My name is unique to me, my family, and my heritage. My father has told the story of our name’s origin countless times. Sitting at the dinner table pouring himself a glass of home-made red wine of indeterminate alcoholic content, he would tell me stories of the past; a soft, understated pride finding a way to seep through a creaky gap in his emotion-filled voice signalling that these weren’t just stories.
Each time I listened very carefully, my entire body stiff under the strain of complete focus. I paid close attention to every word, every description, and every subtle change in my father’s expression. Then I’d repeat the words I’d just heard over and over in my mind, like a child reciting lines for a school play. Each time I committed more detail, more colour, more feeling to memory. I captured as much of it as I could, building up a cumulative richness in my mind so that in the end what I had wasn’t just a story, it was a vivid and complete snapshot of life.

It all began in Kalymnos, the small, idyllic island in the Dodecanese where my father was born and lived before coming to Australia during the migration frenzy of the 1960s. Life on the island was tough in the late 1800s. Unlike mainland Greece which had regained its independence after the Revolution of 1821, the islands of the Dodecanese begrudgingly remained under Ottoman control. The island’s main source of income was its trade of sea sponges, but diving for sponges was a dangerous pursuit, evidenced by the long stream of mourning women wearing black.
My father explained that like many other young Kalymnian men raised on the shores of the Aegean Sea, my paternal great-grandfather was a very strong swimmer, but this alone did not make him a successful deep-sea diver. Divers needed more than stamina and healthy lungs to survive and thrive in their profession. They needed to understand that the ocean was temperamental. It could provide financial comfort and security and then take it away in an instant. The ocean could swallow a man whole, his smug pride as conqueror of the deep sea the first thing to be devoured.

In the early days, “skin” divers lunged themselves naked into the ocean while holding onto a 15kg stone called a skandalopetra that helped them sink quickly to the ocean floor. “Naked?” I’d yelped out incredulously. My father had responded with a dismissive nod. In future retellings, he’d always leave that part out.
Then came the rudimentary skafandro diving suit which transformed diving missions from small enterprises to big business ventures. Suddenly, divers could reach depths of 70 and 90 metres, causing them to succumb to the dreaded decompression sickness.
Men would emerge from the depths of the ocean doubled over and limp, blood running from their noses, unable to move. Those who died were considered lucky, while the crippled men who lived, shrunk into the grandness of their shame; once virile and strong, they were now weak and useless. A pained expression crossed my father’s face when I asked him how a dead man could possibly be lucky. There was no answer, but a moment later all signs of anguish were gone, the troubling memory that had darkened his gaze washed away like a message written in the sand.

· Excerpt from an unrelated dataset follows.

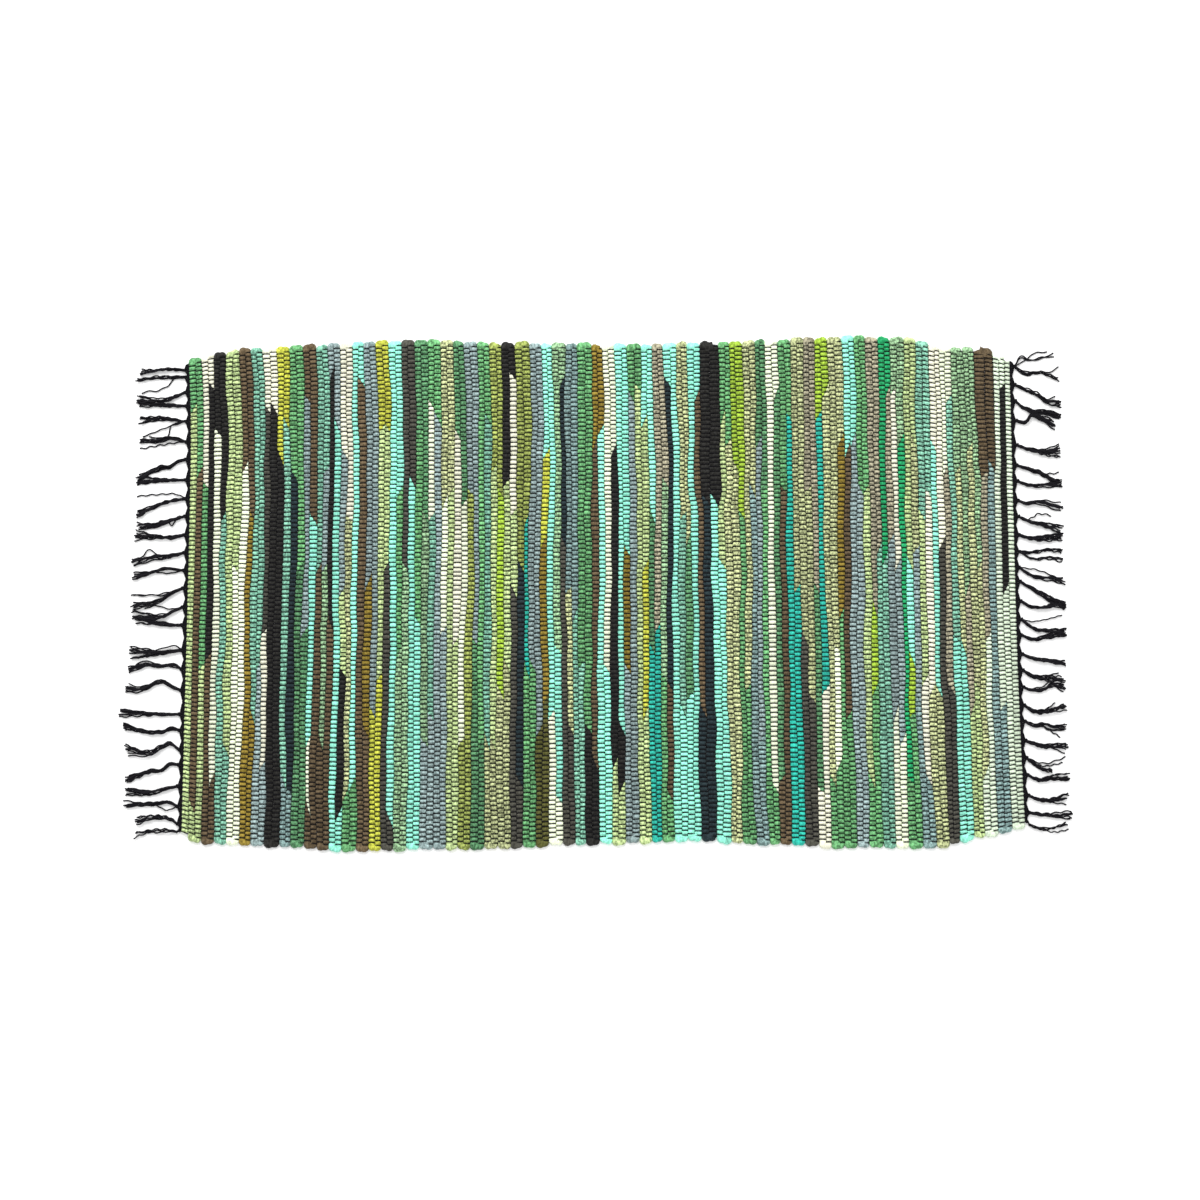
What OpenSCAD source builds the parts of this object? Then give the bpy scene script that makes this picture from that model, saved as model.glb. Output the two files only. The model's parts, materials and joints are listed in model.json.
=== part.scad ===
// Hand-woven rag bath mat: recycled-cotton rag strips on a black cotton warp,
// with a yarn heading and a knotted fringe at each end.
//
// Frame: +X along the mat, +Y across it from selvedge to selvedge, +Z up.
// The origin is the middle of the underside.

/* [Rag weft] */
// Distance along the mat from one pick of rag to the next
pick_pitch = 6.34; // [5:0.02:8]
// Thickness of the woven cloth
thick = 5; // [4:0.5:7]
// Gap left between one run of rag and the next
rag_gap = 0.2; // [0.1:0.02:0.2]

/* [Warp] */
// Number of warp groups, each ending in one knot at each end of the mat
groups = 27; // [12:1:40]
// Warp threads in one group
ends_per_group = 8; // [4:2:12]
// Distance across the mat from one warp thread to the next
warp_pitch = 2.3; // [2:0.02:4]
// Diameter of one black warp thread
warp_d = 0.9; // [0.6:0.1:0.9]
// Free height round a warp thread inside the rag
warp_play = 0.1; // [0.05:0.05:0.2]

/* [Ends of the mat] */
// Width of the black yarn heading beside the rag body
heading_w = 3; // [2:0.5:5]
// Length of the gathered warp between the heading and its knot
gather_l = 3; // [2:0.5:5]
// Length of one knot, along the mat
knot_l = 6; // [4:0.5:8]
// Length of a tassel beyond its knot
tassel_l = 46; // [20:2:90]
// Diameter of a tassel, a bundle of warp threads
tassel_d = 4.4; // [3:0.2:5]

/* [Hidden] */
$fn = 32;

// The weaver's order: the fabric of each rag strip, how many picks are woven
// when it runs out, and its width as a share of a full strip where it is thin.
order = [
    ["pistachio", 0.90], ["leaf", 1.24], ["brown", 1.94], ["pistachio", 2.35],
    ["leaf", 2.73], ["cream", 3.06], ["black", 3.63], ["brown", 4.12],
    ["ivory", 4.84], ["black", 5.34], ["seafoam", 6.18], ["pistachio", 7.45],
    ["ivory", 8.76], ["brown", 9.34], ["gold", 10.25], ["seafoam", 11.65],
    ["grey", 12.15], ["cream", 12.42], ["charcoal", 12.88], ["cream", 13.12],
    ["black", 14.78], ["lime", 15.15], ["seafoam", 15.88], ["slate", 16.10],
    ["navy", 16.74], ["leaf", 17.45], ["forest", 18.42], ["grey", 18.90],
    ["brown", 19.35], ["aqua", 19.80], ["ivory", 19.93, 0.6], ["brown", 20.55],
    ["seafoam", 21.25], ["grey", 21.45], ["sage", 21.80], ["brown", 22.44],
    ["black", 22.95, 0.6], ["grey", 23.16], ["aqua", 24.06], ["black", 24.34],
    ["pistachio", 24.50], ["grey", 24.78], ["cream", 25.35], ["khaki", 25.90],
    ["leaf", 26.12], ["aqua", 27.07], ["brown", 28.22], ["gold", 28.52],
    ["grey", 29.74], ["lime", 30.33], ["pistachio", 30.83], ["lime", 31.17],
    ["pistachio", 31.45], ["charcoal", 32.05], ["aqua", 33.30], ["leaf", 33.62],
    ["sage", 34.55], ["charcoal", 35.28], ["aqua", 36.44], ["leaf", 36.82],
    ["forest", 37.35], ["sage", 37.80], ["grey", 38.25], ["seafoam", 38.65],
    ["ivory", 38.88], ["leaf", 39.15], ["grey", 40.42], ["ivory", 40.68],
    ["khaki", 41.30], ["pistachio", 42.40], ["cream", 42.82], ["forest", 43.32],
    ["ivory", 43.80], ["moss", 44.70], ["grey", 45.60], ["forest", 46.20],
    ["leaf", 47.15], ["seafoam", 47.80], ["khaki", 48.20], ["pistachio", 48.75],
    ["moss", 49.30], ["bright_lime", 49.70], ["khaki", 50.35], ["pistachio", 50.72],
    ["black", 51.06], ["cream", 51.34], ["pistachio", 51.50], ["charcoal", 52.12],
    ["navy", 52.55], ["moss", 53.36], ["turquoise", 53.66, 0.7], ["leaf", 54.35],
    ["grey", 55.78], ["olive", 56.28], ["gold", 56.60], ["lime", 56.78],
    ["aqua", 57.75], ["ivory", 58.08], ["aqua", 58.38], ["sage", 59.07],
    ["navy", 59.40, 0.6], ["charcoal", 60.22], ["khaki", 60.50], ["slate", 61.55],
    ["seafoam", 62.35], ["leaf", 63.78], ["black", 64.15], ["brown", 64.80],
    ["gold", 65.17], ["aqua", 66.34], ["ivory", 67.21], ["black", 67.85],
    ["pistachio", 68.10], ["black", 68.22], ["aqua", 69.42], ["gold", 69.66],
    ["grey", 70.90], ["leaf", 71.08], ["pistachio", 72.25], ["lime", 72.55],
    ["pistachio", 72.85], ["aqua", 73.35], ["forest", 73.62], ["turquoise", 74.42],
    ["taupe", 75.28], ["sage", 75.68], ["leaf", 76.08], ["brown", 76.30],
    ["navy", 76.93], ["aqua", 78.25], ["seafoam", 78.65], ["khaki", 79.40],
    ["forest", 79.72], ["aqua", 81.10], ["brown", 81.75], ["navy", 82.68],
    ["black", 83.32], ["aqua", 84.55], ["pistachio", 84.85], ["leaf", 85.20],
    ["khaki", 86.75], ["bright_lime", 87.35], ["leaf", 88.30], ["khaki", 89.30],
    ["slate", 90.20], ["grey", 90.80], ["forest", 91.30], ["leaf", 92.10],
    ["ivory", 93.10], ["forest", 93.88], ["brown", 94.70], ["leaf", 95.15],
    ["turquoise", 96.50], ["khaki", 97.60], ["charcoal", 98.28], ["khaki", 98.70],
    ["taupe", 99.50], ["forest", 99.90], ["cream", 100.30], ["turquoise", 100.85],
    ["bright_lime", 101.10], ["khaki", 101.88], ["leaf", 102.15], ["ivory", 102.38],
    ["khaki", 103.20], ["gold", 103.55], ["leaf", 104.25], ["brown", 104.78],
    ["aqua", 105.20], ["grey", 106.70], ["leaf", 107.30], ["pistachio", 107.88],
    ["leaf", 108.30], ["bright_lime", 108.46], ["taupe", 109.42], ["seafoam", 110.56],
    ["emerald", 111.10], ["taupe", 111.40], ["grey", 111.75], ["ivory", 112.20],
    ["grey", 112.55], ["cream", 112.90], ["sage", 113.20], ["emerald", 113.88],
    ["leaf", 114.25], ["bright_lime", 114.36], ["aqua", 114.55], ["pistachio", 115.20],
    ["khaki", 115.42], ["grey", 115.72], ["slate", 116.12], ["cream", 116.32],
    ["pistachio", 116.65], ["seafoam", 117.30], ["cream", 117.70], ["khaki", 118.30],
    ["aqua", 118.80], ["cream", 119.40], ["charcoal", 120.30], ["taupe", 120.75],
    ["ivory", 121.10], ["seafoam", 121.60], ["aqua", 122.38], ["khaki", 122.75],
    ["sage", 123.50], ["taupe", 123.75], ["pistachio", 124.30], ["khaki", 124.80],
    ["sage", 125.45], ["khaki", 125.88], ["mint", 126.40], ["taupe", 126.74],
    ["brown", 127.24], ["slate", 128.25], ["mint", 129.06], ["black", 129.50],
    ["mint", 131]
];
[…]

In those days, men would spend months abroad diving for sponges off fishing vessels called kaikia. My great-grandfather travelled with his brothers on sponge diving missions along the Mediterranean Sea where their reach extended as far as the Libyan coastal town of Benghazi.
One year there was a shortage of sea sponges, so to make the journey to Africa as fruitful as possible, my great-grandfather had to search for some other commodity to take back to Greece to trade. It was in Alexandria, Egypt where he found plentiful sugarcane. He took a chance and he and his brothers loaded up their fishing vessel and returned to Greece.

Back in Kalymnos, they sold the sugarcane to the locals who enjoyed the delicate sweetness. Pretty soon my great-grandfather came to be known as the sugarcane man and like so many Greek surnames born from nicknames or occupations, the name stuck. From then on, Kalymnians referred to my great-grandfather as “Zaharokalamos” which directly translates to sugarcane.It didn’t take long before the name “sugarcane” morphed into “sweet cane” or Glykokalamos. And that’s how it’s remained ever since.
I don’t apologise for my name anymore and I haven’t for a very long time. For the most part, things are different now. Sometimes, people even ask about my name and whether it has any particular cultural significance. I’m always eager to share my family story with them; the story about how my sponge-diving ancestors came to be famous sugarcane merchants.